PROBLEM STATEMENT:
Please copy the lines below exactly, from the first one through the line showing "cap rests on.".
-- BEGIN --
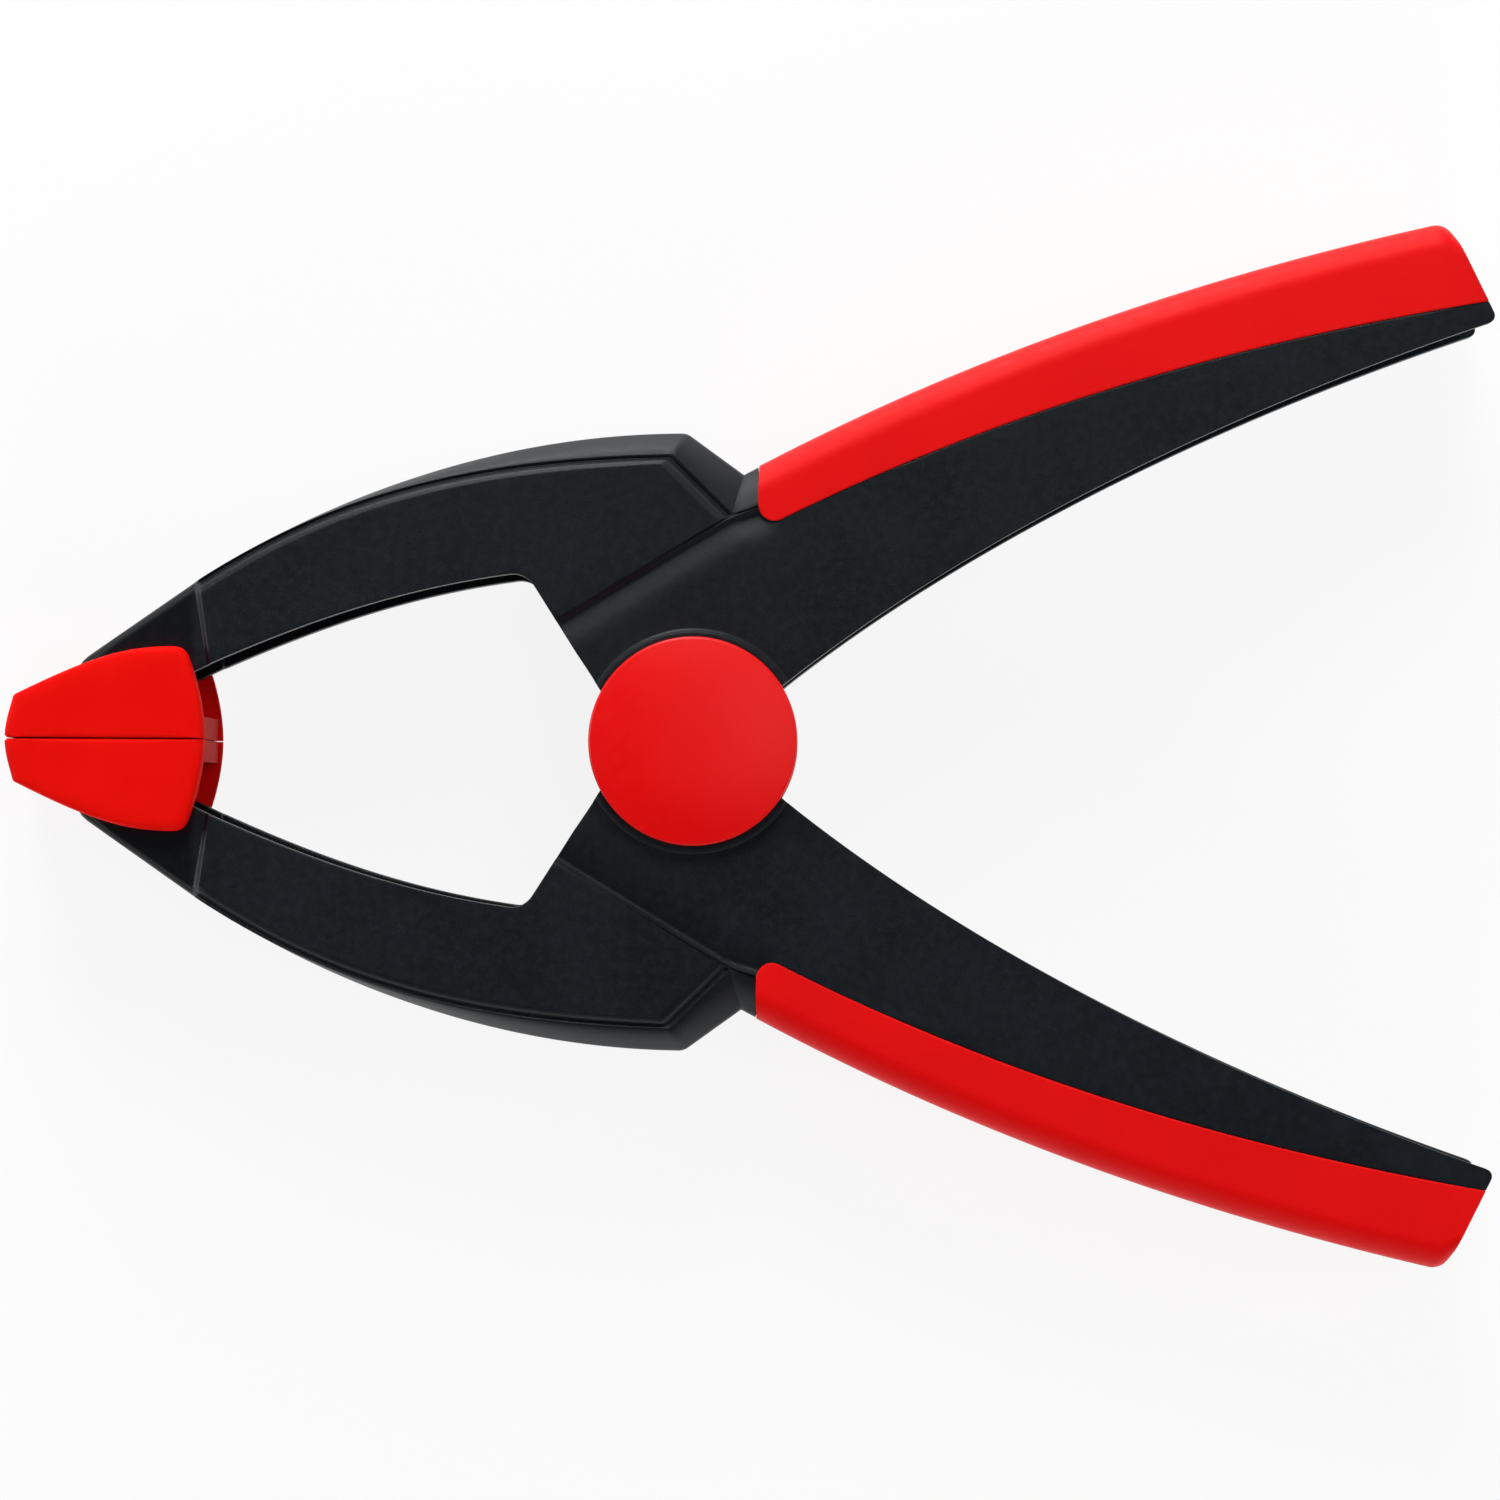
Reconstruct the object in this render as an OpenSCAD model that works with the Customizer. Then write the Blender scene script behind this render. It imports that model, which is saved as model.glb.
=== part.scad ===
// Spring clamp with two moulded arms, swivelling jaw pads and a torsion spring on one pivot pin.
// It lies on its side: +X runs from the pivot to the handle ends, +Y to the upper arm, +Z along the pivot.
// The origin is on the pivot's axis, in the plane that the rear cap rests on.

/* [Jaws] */
// Distance from the pivot to the tips of the pads
jaw_reach = 82.7; // [78:0.1:90]
// Height of the jaw's shoulder above the line between the jaws
shoulder_h = 37.3; // [36:0.1:40]
// Height of the throat's corner above the same line
throat_h = 20.3; // [18:0.1:22]
// Half of the jaw panels' width
jaw_half_w = 10.6; // [10.3:0.1:11.5]
// Half of the nose's width, inside the pad
nose_half_w = 9.6; // [9:0.1:10]
// Depth of the crease along the outside of the jaw panel
crease_d = 0.8; // [0.4:0.1:1.2]
// Depth of the diagonal groove between jaw panel and hub
groove_d = 0.8; // [0.4:0.1:1.2]
// Width of that groove's gentle slope towards the hub
groove_run = 1.8; // [1.2:0.1:2.4]

/* [Handles] */
// Distance from the pivot to the handle's end corner, along X
handle_reach = 90.4; // [86:0.1:100]
// Height of the handle's end corner above the middle line
handle_h = 63.1; // [60:0.1:66]
// Half of the handle's width
handle_half_w = 10.6; // [10.3:0.1:11.5]
// Thickness of the soft grip over the spine
grip_t = 1.8; // [1.2:0.1:2.4]
// Thickness of the soft grip at the handle's end
grip_end_t = 3.0; // [2.6:0.1:3.4]
// How far the soft grip stands out of the side of the handle
grip_proud = 0.15; // [0:0.05:0.4]
// Radius of the grip's soft edge along the spine
grip_round = 3.4; // [2:0.1:4]

/* [Mouldings] */
// Thickness of the arm's spine
spine_t = 3.0; // [2.4:0.1:3.6]
// Thickness of the arm's side walls
wall_t = 2.4; // [1.8:0.1:2.8]
// Thickness of the ribs inside the arms
rib_t = 1.8; // [1.2:0.1:2.4]

/* [Pivot] */
// Radius of the pivot pin
pin_r = 3.0; // [2:0.1:3.2]
// Running clearance of the pin in the ears, on the radius
pin_fit = 0.05; // [0.02:0.01:0.1]
// Radius of the arms' ears
ear_r = 12.0; // [11:0.1:12.2]
// Thickness of the outer ears
outer_ear_t = 3.0; // [2.4:0.1:3.4]
// Thickness of the inner ears
inner_ear_t = 2.2; // [1.8:0.1:2.3]
// Gap between neighbouring ears
ear_gap = 0.15; // [0.1:0.05:0.25]
// Height of the round boss over the side of the hub
boss_h = 0.7; // [0.4:0.1:1.2]
// Radius of the pivot caps
cap_r = 12.54; // [12.4:0.01:13]
// Thickness of the pivot caps
cap_t = 2.6; // [2.3:0.1:3.5]
// Radius of the flat field in the middle of a cap
cap_flat_r = 5.0; // [4:0.1:9]
// Height of the cap's rim
cap_rim_h = 1.2; // [0.8:0.1:1.6]

/* [Spring] */
// Wire thickness
wire_d = 2.4; // [1.8:0.1:2.4]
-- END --
PROBLEM SOLUTION:
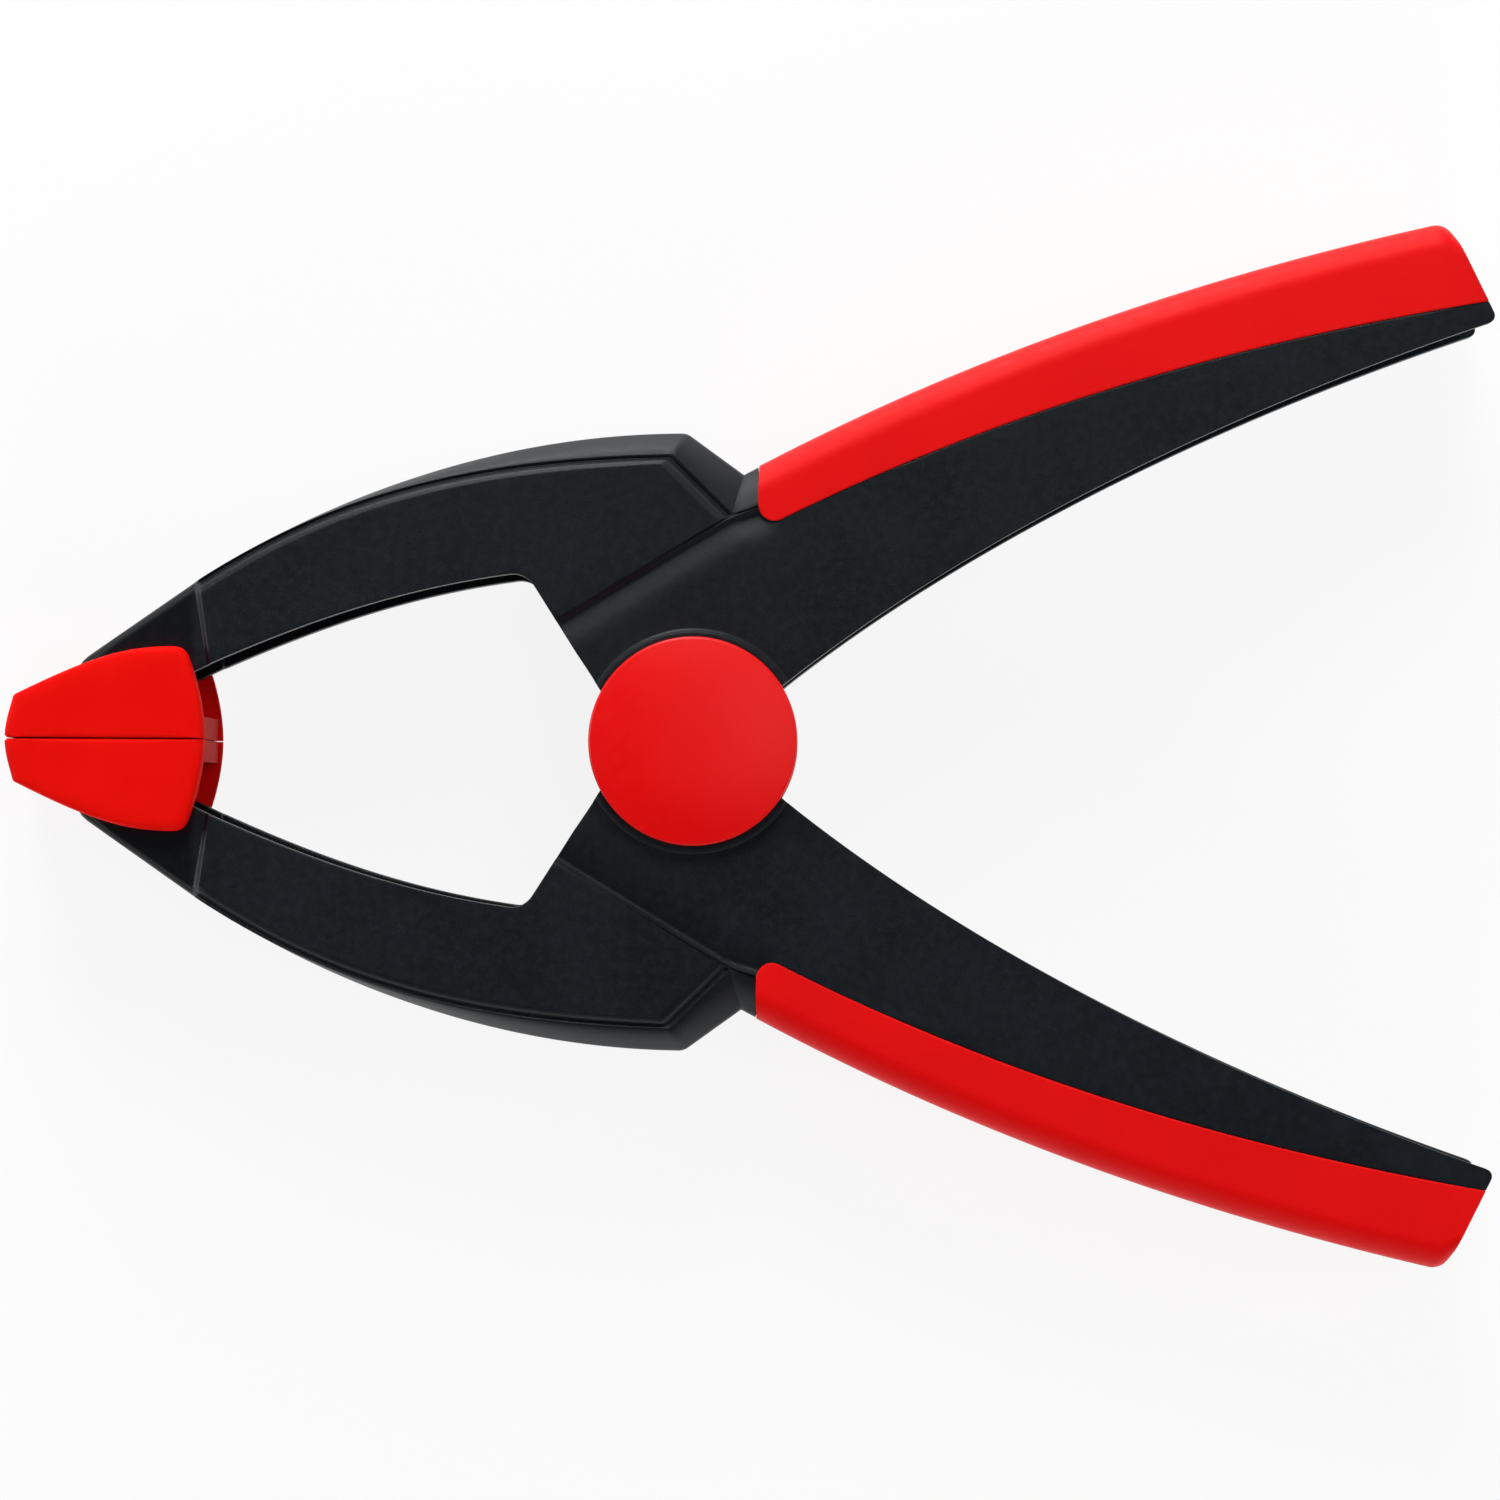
Reconstruct the object in this render as an OpenSCAD model that works with the Customizer. Then write the Blender scene script behind this render. It imports that model, which is saved as model.glb.
=== part.scad ===
// Spring clamp with two moulded arms, swivelling jaw pads and a torsion spring on one pivot pin.
// It lies on its side: +X runs from the pivot to the handle ends, +Y to the upper arm, +Z along the pivot.
// The origin is on the pivot's axis, in the plane that the rear cap rests on.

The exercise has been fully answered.